Anyone who knows me knows that I am a fan of Mary Calmes’ writing, and Steamroller is no different. It is a sweet story of an overachiever who is blindsided and steamrolled, so to speak, by the man of his dreams.
Vince is the typical college student. He is a hard worker and he takes the word “overachiever” to new levels. He is very grounded and focused. I adore his character because he is so honest and quick-witted. He is also snarky and sarcastic, which I happen to love in a character. Carson is the big man on campus. He is living his father’s dreams and has finally decided to live for himself. He storms into Vince’s life just like a steamroller. Carson has made up his mind that he wants a relationship with Vince and that he is willing to give up a possible football career to live his life the way he wants to. I completely respect and love Carson’s character.

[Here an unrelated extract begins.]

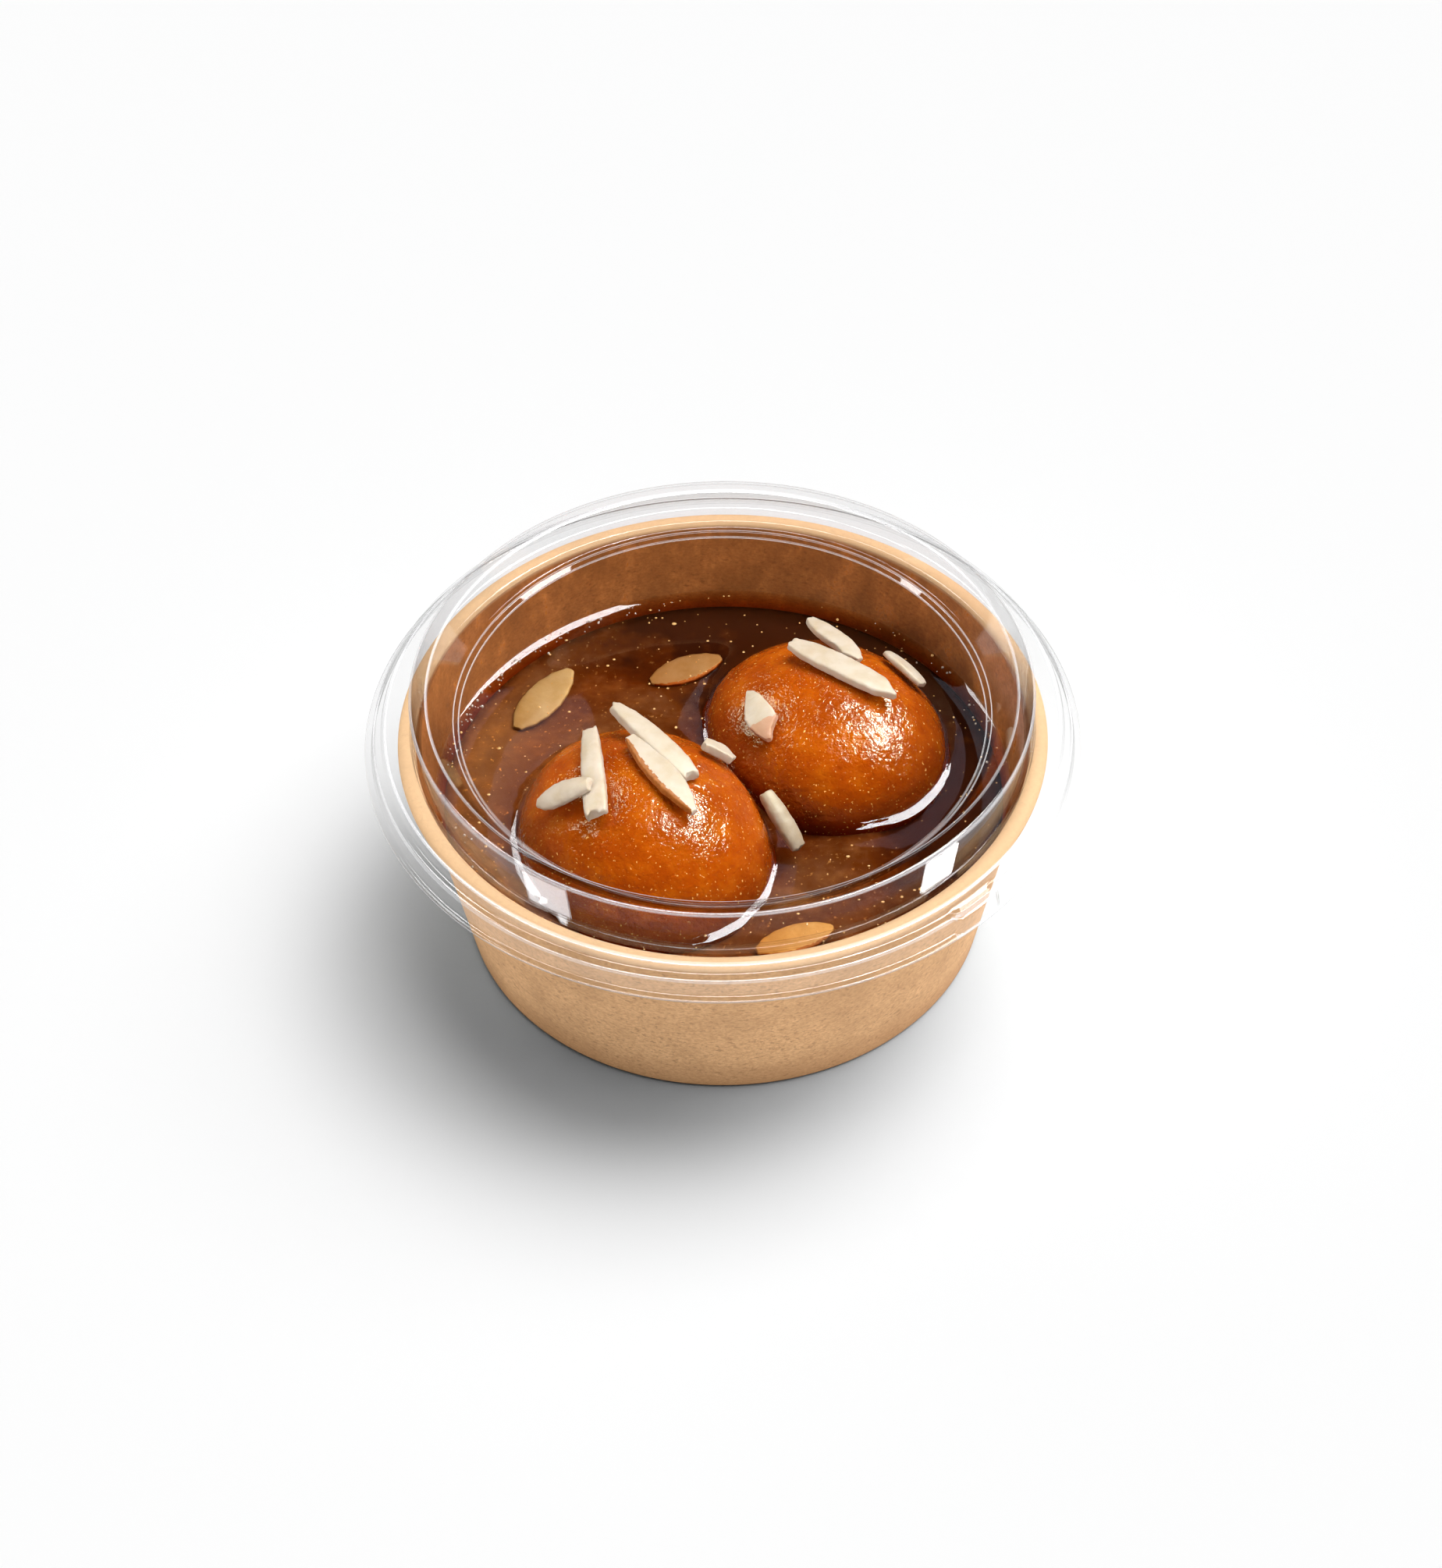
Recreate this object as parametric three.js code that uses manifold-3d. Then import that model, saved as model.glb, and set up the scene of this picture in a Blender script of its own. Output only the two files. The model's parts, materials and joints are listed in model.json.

I like that this story is a light read. It did not have a lot of angst and conflict, and I found the story, as well as the characters, extremely refreshing. The storyline is a fun and energetic one. It is fast-paced and well-organized. There always seems to be something going on in Vince’s life that creates some sort of drama. The large cast of secondary characters consisting of family and friends are a big support and help throughout Vince’s story. I also found this book to have good humor. There were times I giggled out loud because of Vince’s snarky attitude. And the love-making…wow! These two characters were meant for one another when it came to bedroom play.
In the end, the only reason I did not rate this novella as 5 stars was because the focus of some of the conversations tended to waver and get off of track. It’s something you might not notice if this is the first time you’ve read this author. But it was a little frustrating to me only because it is a common characteristic of a lot of this author’s more contemporary stories. It tends to give the characters – not just the main character – a flaky, air-headed quality.
I found Steamroller by Mary Calmes to be an adorable college love story low on the angst-scale and filled with humor, a little drama, and a lot of attitude. I highly recommend it.
Cover: I like this cover by Anne Cain. It is very appropriate for the themes of the story – the academic over-achiever and the jock. And not only that, it’s very clean and beautiful.